The Egyptian regime was not satisfied with Sukuk and bonds, nor with direct borrowing, nor was it satisfied with its final step in approving green bonds to include among the debt instruments.

It also submitted the draft of the sovereign Sukuk law. The Senate finally approved the bill introduced by the government and referred it to the House of Representatives in preparation for its promulgation.

The bill paves the way for Egypt to enter the world of Islamic finance, as the Sukuk is a fixed income product, completely like traditional bonds, but without interest. In recent years, Egypt witnessed an acceleration in borrowing from abroad through several tools, which raised the external debt to $129.2 billion by the end of last December, according to official data.

In a previous statement, Minister of Finance Mohamed Maait said that the law is part of the ministry’s plan to diversify the investor base in government securities. The sovereign Sukuk is primarily issued in formats compatible with Islamic Sharia principles to attract a new segment of investors. Like Saudi Arabia, Malaysia, and Indonesia, the Egyptian move comes from issuing sovereign Sukuk to enable the government to obtain other forms of financing for the country’s public budget.

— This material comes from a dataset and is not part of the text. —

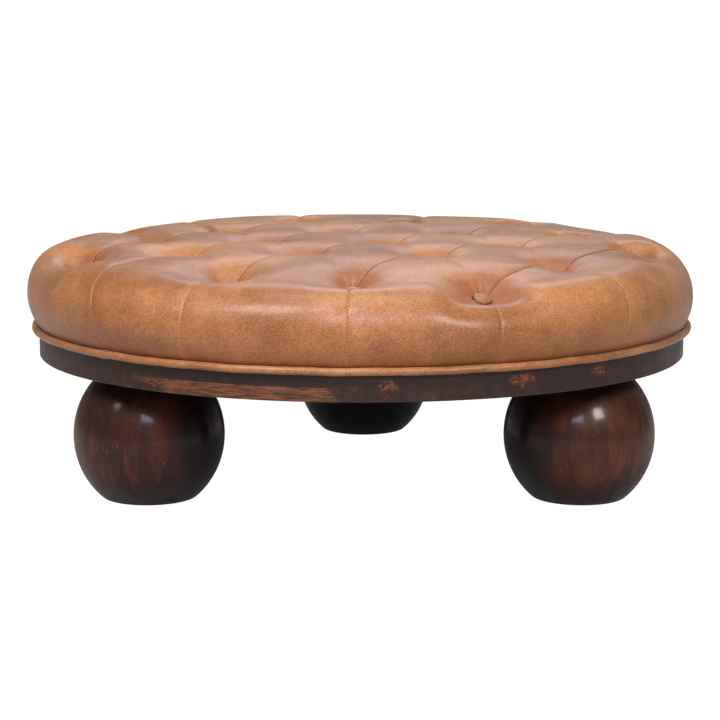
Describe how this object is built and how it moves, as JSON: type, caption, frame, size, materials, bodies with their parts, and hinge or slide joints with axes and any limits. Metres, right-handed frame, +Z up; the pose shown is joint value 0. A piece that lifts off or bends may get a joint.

The executive regulations for the sovereign Sukuk law are likely to be issued after the bill is approved within three months. Sovereign Sukuk is issued in Egyptian pounds or foreign currencies through public or private offerings in the local or international markets. The Sukuk will be issued in the form of a paper or electronic certificate with the specifications specified by the government, and shall be of equal nominal value, and will be issued for a specific period in Egyptian pounds or foreign currencies through public or private offerings in the local or international markets. According to the draft law, the Sukuk proceeds are used to finance the state treasury to finance investment, economic, and development projects in the state’s economic and social development plan.

Hisham Ibrahim, professor of finance and investment at Cairo University, explains that sovereign Sukuk are in line with Islamic law principles, but “they cannot be called Islamic Sukuk; otherwise, there would be Christian, Jewish, and other Sukuk.” Ibrahim says that this Sukuk is not public financing, but the resulting funding is used for specific projects, which means that they are interest-free Sukuk, such as those found on bank loans. He adds, “It is also not an investment, due to the sizing of the level of profits. This is the idea of Sukuk, which is often used by the Arab Gulf countries and East Asia.”

Ibrahim believes that it is vital to enter this world as Sukuk is one of the financing mechanisms in the world, in addition to Egypt’s need for financial financing, because this stream may provide parts of the funding for some projects or the general budget. Moreover, some investment funds and banks are interested in this Sukuk. They can be attracted to the Egyptian market through sovereign Sukuk offerings. However, he indicates that this Sukuk will open a new door to the worsening debt in Egypt, but in one form and another.

Rashad Abdo, head of the Egyptian Forum for Economic Studies, explains that the goal of issuing sovereign Sukuk is to diversify the sources of financing the general budget and consider it as part of the financing for development projects and infrastructure implemented by the government. He says that during the past year, Egypt offered green bonds, which enabled it to raise $750 million to implement some development projects, especially since the state budget suffers from a deficit of EGP 438 billion. Egypt is the first country in Africa and the Middle East to issue green bonds of this value.

According to the World Bank, green bonds are debt instruments issued to obtain funds earmarked for financing projects related to climate or the environment. Abdo adds that the difference between treasury bills and bonds issued by the Ministry of Finance or the Central Bank and the sovereign Sukuk is that the latter is on the international external level. It is often aimed at collecting foreign currency, unlike bonds and treasury bills, which are at the internal level, often in Egyptian pounds.

According to the World Bank, Egypt’s external debt increased by 14.9 per cent in 2019 to $115.1 billion, compared to $100.1 billion in 2018. Egypt also became the largest borrower in the Middle East and North Africa region during 2020, accounting for nearly 34 per cent of the region’s total debt. The International Monetary Fund expects an increase in Egypt’s external debts to $126.7 billion by the end of the current fiscal year on June 30, 2021, and then to $127.3 billion at the end of June 2022. When Abdel Fattah Al-Sisi came to power in June 2014, Egypt’s debts amounted to only $46 billion. According to the Central Bank of Egypt, local debts rose to about EGP 4.18 trillion (about $266 billion), while it was about EGP 1.8 trillion when Sisi took over.

The expansion of borrowing has not been matched by a reduction in burden on citizens. Instead, the government expanded its plans to rationalise spending, reduce subsidies, impose more taxes and fees on citizens, and reduce salaries. It issued a law to decline one per cent of the basic wage of state workers and 0.5 per cent of pensioners. Also, the expansion of borrowing at high-interest rates made Egypt, according to the local economy, the enterprise bulletin, the most profitable for interest traders among emerging markets, with the introduction of Egyptian treasury tools to nearly double the risk-adjusted return, according to the same bulletin. According to IMF’s projections, there is an expansion in the current account deficit of Egypt, reaching 4.2 per cent of GDP in 2021, compared to a shortage of 3.2 per cent this year.